Sellers never had to pay. Commission has always been negotiable. The settlement didn't create that reality — it just removed one rule from a trade association's MLS policy and added a disclosure requirement before showings. The fundamental economics that made seller-paid commission the dominant model — how appraisals work, how mortgages are structured, how buyer cash flow operates — are unchanged.
Post-settlement data bears this out. Research tracking closed transactions from the nation's largest brokerages found no meaningful change in average buyer agent commissions after August 17, 2024. The system the headlines declared dead is functioning largely as it always did, because the economic gravity behind it was never the NAR rule.

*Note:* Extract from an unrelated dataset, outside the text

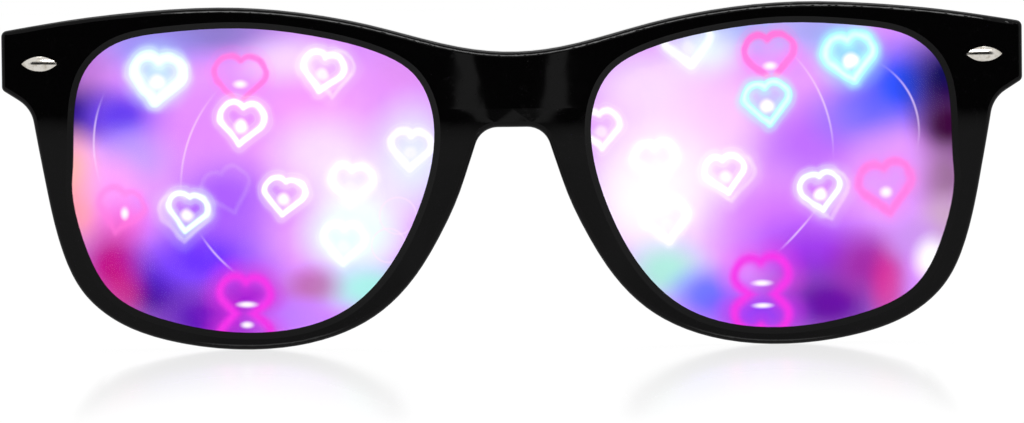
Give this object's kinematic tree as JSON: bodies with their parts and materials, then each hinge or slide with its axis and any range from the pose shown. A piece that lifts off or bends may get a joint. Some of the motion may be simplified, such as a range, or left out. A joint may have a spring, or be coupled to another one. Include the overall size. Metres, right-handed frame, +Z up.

It was mortgage financing.
The coverage wasn't malicious. But it was incomplete. And sellers who made listing decisions based on it may have paid a different price than they anticipated.
The Practical Reality in Sublette County
The settlement changed two things in how we conduct transactions locally. Buyers now sign disclosures before we show them homes that aren't our own listings. And compensation conversations happen off the MLS rather than on it.
Everything else is the same. Sellers still decide whether to offer buyer's agent compensation. Commission is still negotiated in the listing agreement. Buyers who are financing still benefit from the seller-paid model because it allows them to effectively fold that cost into their loan rather than produce cash they may not have. Sellers who understand this dynamic are in a stronger position than sellers who read a headline and drew the wrong conclusion.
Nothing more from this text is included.